The company’s ability to evolve was also cited by Kevin Harter, vice president of men’s fashion direction at Bloomingdale’s, who pointed to the company’s decision to roll out additional sub-brands instead of diluting the main line.

“They’re the original Italian heritage brand, and they’ve managed to stay current for 100 years. Z Zegna is a testament to that and Zegna Sport is a testament to that,” Harter said. “They’ve recognized where fashion’s evolved but they value that [customer] loyalty. The [Zegna] family is genius.”

As the company enters its second century, the family is hard at work grooming the next generation of Zegnas to work in the family business at the same time it’s making a major push into the Asian market. In fact, after the June fashion week fete in Milan, the globe-trotting centennial celebration and historical exhibition decamped to Shanghai in July to mark the opening of a flagship store designed by Peter Marino.
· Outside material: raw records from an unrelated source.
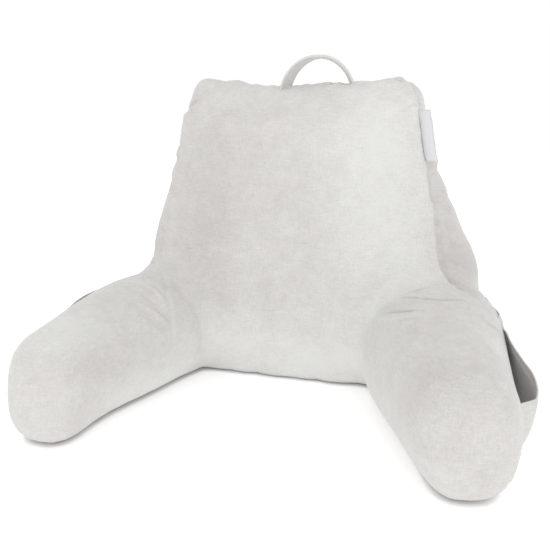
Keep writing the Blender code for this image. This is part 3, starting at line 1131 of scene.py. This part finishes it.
# %% Ribbon and thread
RIBS = (300, 1, (1, 1, 8))  # scale, detail, stretch
RIB_RELIEF = (0.4, 0.0004)


def ribbon(name, colour):
    """A smooth weave with fine ribs."""
    material, tree, shader = new_material(name)
    shader.inputs["Base Color"].default_value = (*colour, 1)
    shader.inputs["Roughness"].default_value = 0.6
    shader.inputs["Sheen Weight"].default_value = 0.15
    place = tree.nodes.new("ShaderNodeTexCoord").outputs["Object"]
    relief = bumped(tree, noise(tree, place, *RIBS), *RIB_RELIEF)
    tree.links.new(relief, shader.inputs["Normal"])
    return material


tag_ribbon = ribbon("white_ribbon", (0.66, 0.66, 0.68))
thread = ribbon("pale_thread", (0.60, 0.59, 0.57))

# %% [markdown]
# ## The carrying strap
#
# The strap is a flat tube of velour in an arch, and it twists a little from one foot to the other.
# A strap is the textbook case for Geometry Nodes: a path, a profile, and Curve to Mesh. The
# path is a straight line bent into a half ellipse by its own parameter, tilted along its length,
# and the profile is a rectangle with filleted corners. The strap's feet run a little way into the
# top, where they are sewn in. A little noise along the normals keeps the cloth from looking cast.

# %% The strap's sizes
STRAP = {
    "Middle": (0.0265, -0.022, 0.440),
    "Half Span": 0.0565,
    "Rise": 0.0655,
    "Width": 0.028,
    "Thickness": 0.0036,
    "Twist Start": math.radians(-24),
    "Twist End": math.radians(-16),
    "Slack": 0.0006,
    "Cloth": trim_velour,
}
STRAP_STEPS = 90
CORNER_SHARE = 0.42  # the rounding of the strap's edges, as a share of its thickness
CORNER_STEPS = 4
SLACK_SCALE = 60.0

# %% The strap's node tree
def strap_path(tree, given):
    """The arch, tilted along its length."""
    line = add_node(tree, "GeometryNodeCurvePrimitiveLine").outputs[0]
    path = add_node(tree, "GeometryNodeResampleCurve", {"Curve": line, "Count": STRAP_STEPS})
    place = tree.nodes.new("GeometryNodeSplineParameter").outputs["Factor"]
    turn = calculate(tree, "MULTIPLY", place, math.pi)
    cosine = calculate(tree, "COSINE", turn)
    x = calculate(tree, "MULTIPLY", calculate(tree, "MULTIPLY", cosine, -1.0), given["Half Span"])
    z = calculate(tree, "MULTIPLY", calculate(tree, "SINE", turn), given["Rise"])
    arch = add_node(tree, "ShaderNodeCombineXYZ", {"X": x, "Z": z})
    raised = add_node(
        tree, "ShaderNodeVectorMath", {0: arch.outputs[0], 1: given["Middle"]}, operation="ADD"
    )
    moved = {"Geometry": path.outputs[0], "Position": raised.outputs[0]}
    bent = add_node(tree, "GeometryNodeSetPosition", moved)
    normals = add_node(tree, "GeometryNodeSetCurveNormal", {"Curve": bent.outputs[0]}, mode="Z_UP")
    twist = add_node(
        tree,
        "ShaderNodeMapRange",
        {"Value": place, "To Min": given["Twist Start"], "To Max": given["Twist End"]},
    )
    tilt = calculate(tree, "MULTIPLY", twist.outputs[0], calculate(tree, "ABSOLUTE", cosine))
    tilted = {"Curve": normals.outputs[0], "Tilt": tilt}
    return add_node(tree, "GeometryNodeSetCurveTilt", tilted).outputs[0]


def strap_profile(tree, given):
    """The strap's section, a flat band with rounded edges."""
    band = add_node(
        tree,
        "GeometryNodeCurvePrimitiveQuadrilateral",
        {"Width": given["Width"], "Height": given["Thickness"]},
    )
    radius = calculate(tree, "MULTIPLY", given["Thickness"], CORNER_SHARE)
    corners = {"Curve": band.outputs[0], "Radius": radius, "Count": CORNER_STEPS}
    return add_node(tree, "GeometryNodeFilletCurve", corners, mode="POLY").outputs[0]


def slackened(tree, solid, slack):
    """Move a solid's points a little in or out, by noise."""
    cloud = add_node(tree, "ShaderNodeTexNoise", {"Scale": SLACK_SCALE, "Detail": 2.0})
    uneven = calculate(tree, "SUBTRACT", cloud.outputs["Fac"], 0.5)
    facing = tree.nodes.new("GeometryNodeInputNormal").outputs[0]
    amount = {0: facing, "Scale": calculate(tree, "MULTIPLY", uneven, slack)}
    lift = add_node(tree, "ShaderNodeVectorMath", amount, operation="SCALE").outputs[0]
    moved = {"Geometry": solid, "Offset": lift}
    return add_node(tree, "GeometryNodeSetPosition", moved).outputs[0]


def strap_tree(inputs):
    """Path, profile, Curve to Mesh, slack."""
    tree = new_tree("carrying strap", inputs)
    given = tree.nodes.new("NodeGroupInput").outputs
    swept = {
        "Curve": strap_path(tree, given),
        "Profile Curve": strap_profile(tree, given),
        "Fill Caps": True,
    }
    solid = add_node(tree, "GeometryNodeCurveToMesh", swept).outputs[0]
    close_tree(tree, slackened(tree, solid, given["Slack"]), given["Cloth"])
    return tree


strap = grown_by(add_piece("strap", bpy.data.meshes.new("strap")), strap_tree(STRAP), STRAP)
points = read_points(strap.data)
print("strap:", len(points), "points")
print("strap box:", points.min(axis=0).round(4), points.max(axis=0).round(4))

# %% [markdown]
# ## The tag
#
# A folded ribbon is caught in the seam of the right gusset. Its two layers lie almost together,
# and its outer edge is the fold. It is left blank. It bends a little as it stands out, and its
# upper corner leans back.

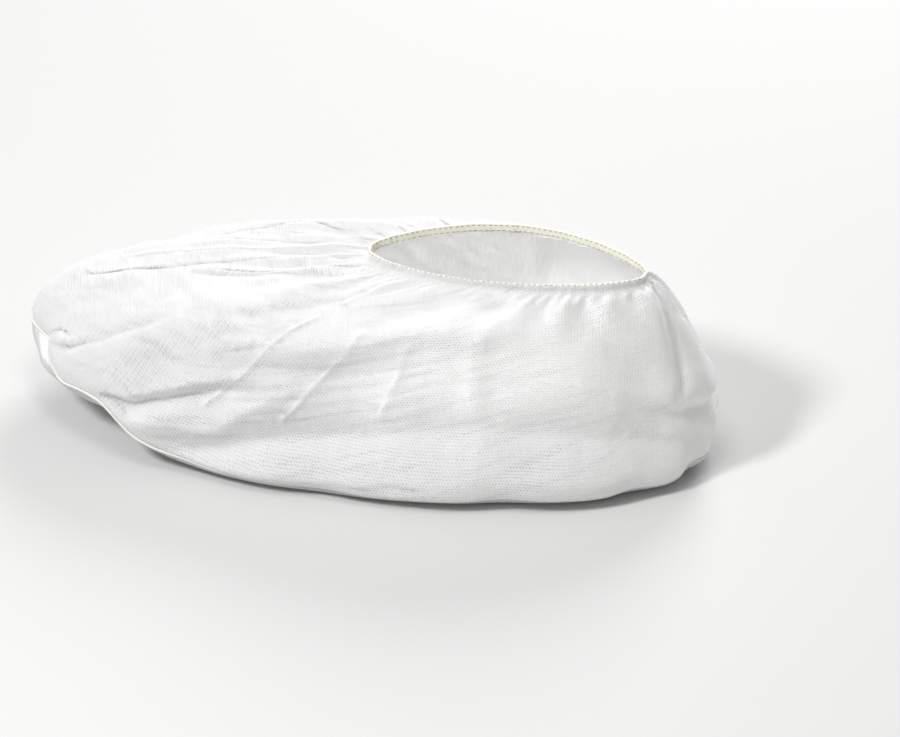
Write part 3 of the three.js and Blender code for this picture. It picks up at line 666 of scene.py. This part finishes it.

A smaller version of the exhibition will be included in next week’s invitation-only birthday bash in Beverly Hills, co-hosted by Anna Zegna and actor Ted Danson in support of the environmental organization Oceana. The event will also mark this month’s publication of the weighty 408-page, 635-illustration coffee table tome “Ermenegildo Zegna — An Enduring Passion for Fabrics, Innovation, Quality and Style” (Skira, $100), which traces the company history over the last century.

In addition to the book, a host of new, limited-edition pieces are being offered, including high-end pen and wristwatch collaborations. The company is also showcasing a new suiting fabric that feels as soft and silken as a pocket square — and is based on something very old.

“It is ‘Fabric No. 1,’ which was designed by our grandfather,” Anna Zegna said. “Each individual weft and warp was sketched and articulated by hand in his notebook.” She explained that the company reproduced the exact design in modern superfine wool, cutting the weight nearly in half from 500 grams per meter to 270.

That hearkens back to the way Saks’ Eric Jennings described the company: as a classic car on the outside, but with one heck of a lot going on underneath the hood.